- Developer(s): Gremlin Interactive
- Publisher(s): Sega (Saturn) Gremlin Interactive (MS-DOS)
- Platform(s): Sega Saturn, MS-DOS
- Release: May 30, 1996
- Genre(s): Association football
- Mode(s): Single-player, multiplayer

= UEFA Euro 96 England =

1996 video game

UEFA Euro 96 England is an association football video game developed by Gremlin Interactive and published by Sega for MS-DOS and the Sega Saturn in 1996. The title is an officially licensed tie in with the football tournament of the same name.

== Gameplay ==
Players can play the full European Championships or play friendly matches. The game features all sixteen national sides that qualified for Euro 1996 and all eight host stadia. It features commentary from Barry Davies, with the developers stating that Davies' script includes 30,000 words (up from 22,000 words for his Actua Soccer script).

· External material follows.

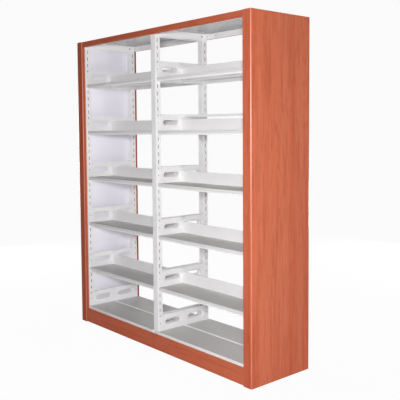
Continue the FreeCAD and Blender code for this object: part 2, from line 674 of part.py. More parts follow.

The PC release offered online play for up to 20 players using BT's Wireplay network gaming system. Ultimately, it was the first PC game to utilize the Wireplay system, which eventually supported over 100 different games by the end of the decade.

== Development ==
The game was developed with the engine used for Gremlin's previous football title Actua Soccer. Gremlin used the motion capture of professional footballers Andy Sinton, Chris Woods and Graham Hyde (of Sheffield Wednesday) for the development of Actua Soccer, but told CVG that for this release they had implemented "nearly twice as many frames of motion capture creating smoother movement", with particular assistance from Chris Woods to improve the goalkeeper AI.

== Reception ==
The title received largely positive reviews. Rob Bright of Sega Saturn Magazine gave the game a score of 94%, arguing that it featured "the tidiest graphics and most dynamic animation of any footy game on the Saturn". Sega Power's Nick Merritt wrote that "the attention to detail makes this a worthy tie-in for top quality European football" and that it "blows FIFA away, no contest", awarding the game a score of 90%.

Commercially the game was a big hit in the UK, becoming a major system seller for the Sega Saturn in the region.